2. New York. Has the best human capital among all 5 (a big positive) but let down by equally big negatives: infrastructure/housing, struggling services, dismal sanitation and ghetto culture. Many of these are endemic problems which won't go away for the foreseeable future. New York is like an errant friend that I really want to like but about whom I am quietly appalled with and uncomfortable to be around for various reasons.
First impressions: 4.5/5 (ignoring the abomination that is Times Square, wall to wall attractions and cultural references)
Show me the money: 3.5/5 (can I go home now?)
3. Hong Kong and Tokyo. I have less experience in these cities than the others, but both are vibrant and exciting with plenty to offer. It's just that the others I find more impressive.
Last edited by Hightower72; 01-11-2015 at 12:46 AM..
Well, mostly Japanese cuisines, some western and korean restaurants and a little Chinese cuisines, probably very little chefs from other countries.
Actually Tokyo is claimed as the best place to eat in the world - not just from its amount of Michelin stars (267 restaurants have them, compared to 70+ for the other cities) or the fact it has 180,000 eateries (by comparison the others have about 15,000 a piece), but the range also. You'll find every cuisine in Asia, and almost every food in the world somewhere from Afghan to Zimbabwean (just like the others).
Also the quality has to be good due to the high levels expected in Japan - the city has the best whisky bars and steakhouses in the world and some of the best pasta chefs, not to mention many of the best French (50 restaurants have Michelin stars, not far off Paris's total), Italian, Spanish and Chinese restaurants. It's a damn good place to eat, and one of the few places where a Michelin star is awarded to a cheap hole-in-the-wall eaterie or market stall, and still comes under criticism for all the other thousands of places they haven't yet rated.
All your population numbers are very inaccurate. Paris and London have nearly twice the population of HK. NYC is bigger still, and Tokyo is like 5 times the size.
Are you using city proper only? That's completely irrelevant to the question. The City of London is then basically a village. Sydney and Melboune are villages. Paris is then a small city of 40 square miles. Buenos Aires is smaller still. I think the biggest city proper population in the world is some provincial "city" in China that's like half the size of California.
You obviously compare cities based on an apples to apples comparison, so something like metro area, urbanized area, or whatever. City boundaries are irrelevant.
I agree HK is more interesting than Singapore, but I still think it's closer in size, importance and role to a Singapore than to a NYC, London, Paris or Tokyo. I can't think of anything world-class in HK outside of business-related functions.
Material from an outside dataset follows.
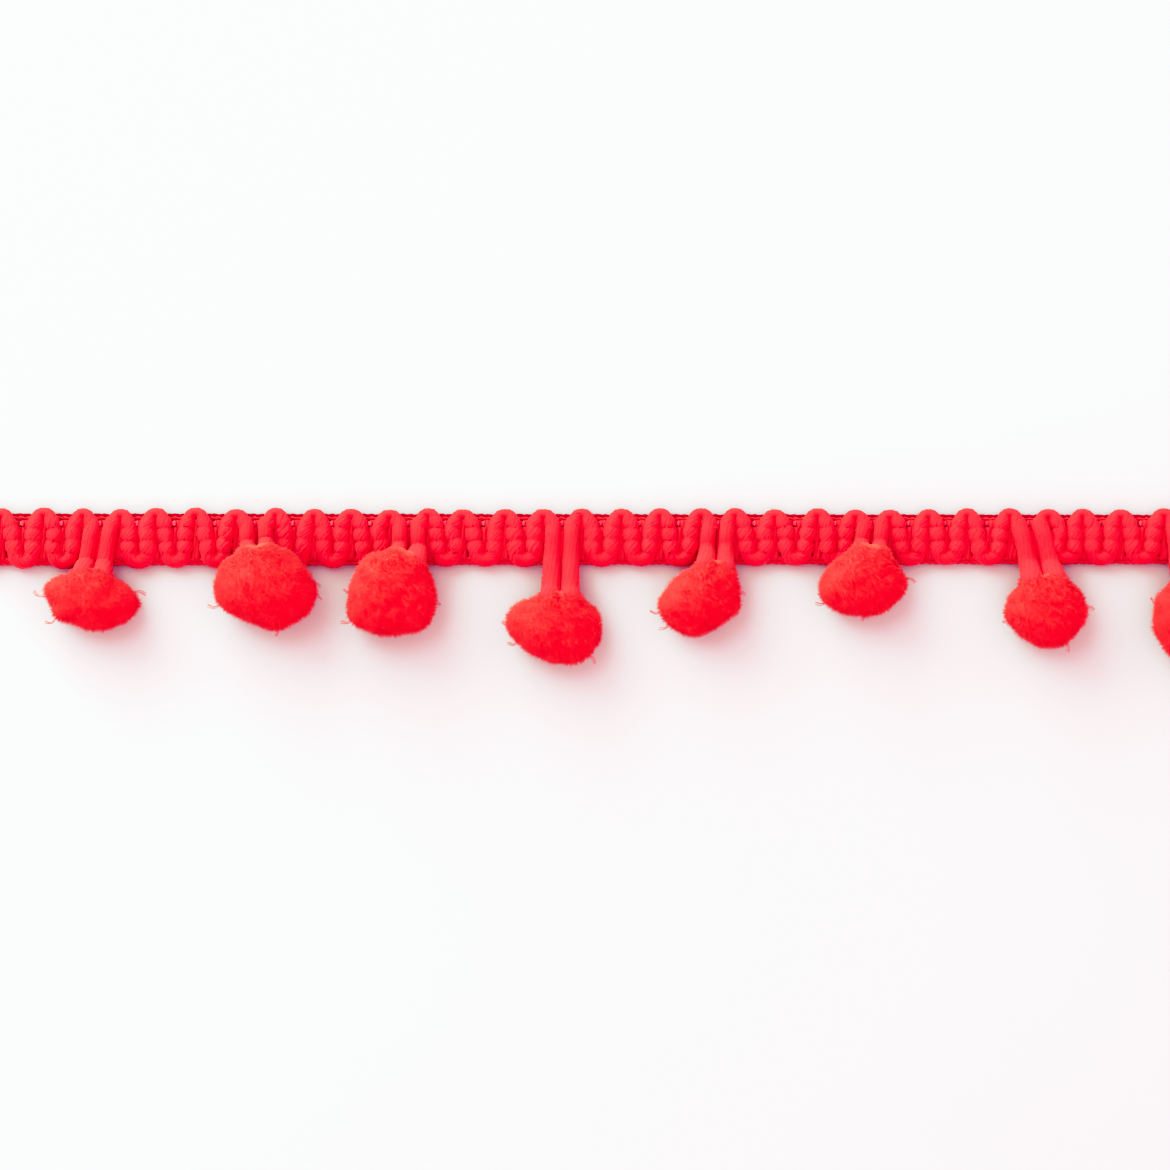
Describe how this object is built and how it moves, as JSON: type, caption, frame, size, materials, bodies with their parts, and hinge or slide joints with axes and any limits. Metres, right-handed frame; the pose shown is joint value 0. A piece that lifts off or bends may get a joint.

My numbers are accurate (just google it) and clearly you don't know what you're talking about once again. HK's population is not significantly lower than Paris's or London's, Paris is indeed a small city of 40 square miles btw. But if you compare the metros, HK's, London's and Paris's are comparable.
you need to read this, at least the intro Hong Kong - Wikipedia, the free encyclopedia
good luck
^What? There are plenty of decent restaurants there that provide quality food around 1000~1500 Japanese yen, that's less than 10 USD. Even when their currency was much stronger, it's still definitely not more than 20 USD.
city area is hard to define due to different city halls and countries using different criteria, plus varying jurisdictions thrown in.
Noone actually measures built up area due to the constantly changing area as a city grows.
City proper (the area a city hall administrates) tends to fall short of the built-up area, but in some cases small cities will administrate the area around, thus inflating the count.
City metro has completely different criteria in different countries, for starters the US uses commuting habits and will take in vast tracts of rural areas and wholly separate towns and satellites just because 10% commute to the next town along (with as low as 1-3% actually commuting into the central city itself). China also will take in large municipal areas of the countryside and satellite cities for jurisdictional purposes, and the fact it will be easier for those cities to claim rural land for development. Both countries have cities who count areas as large as small countries, despite the city itself being a fraction of that.
In terms of city proper:
London - The City boundaries is 7000, the City Hall definition is 8.6 million
NYC 8.5 million (5 boroughs)
Paris 2.2 million
Hong Kong 7.2 million
Built-up area+contiguous suburbs
London 13 million
NYC 17 million
Paris 11.8 million
Hong Kong 3.4 million (Hong Kong island + Kowloon)
Metro (immediate satellite towns):
London 15 million
NYC 18 million
Paris 12.1 million
Hong Kong - back to 7.2 million (in effect Hong Kong metro and city proper are one and the same)
US-style metro:
NYC 22 million
London 21 million-23 million
Paris 12.3 million (notice how consistent Paris is in defining built up urban areas without straggling low density suburbs or satellites)
Hong Kong - now this can get vast. A US style metro would add in the world's biggest city to Hong Kong, the contiguous area of Shenzhen-Dongguan-Guangzhou-Foshan counts 34 million people, and a metro of 45 million in an area smaller than LA. HOWEVER due to the border, even though it's porous geographer's prefer not to count the city, at which case HK's city proper, metro and US style metro are an unchanging single count of 7.2 million. If however you do count it, it's thus a whopping 41-52 million.
NOT TO BE CONFUSED WITH A MEGALOPOLIS, the Pearl River Delta city:
No.
You probably need to have extra information or contacts. There are plenty of not so expensive restaurants in Tokyo. Tokyo is definitely cheaper than Paris and London in terms of pretty much everything.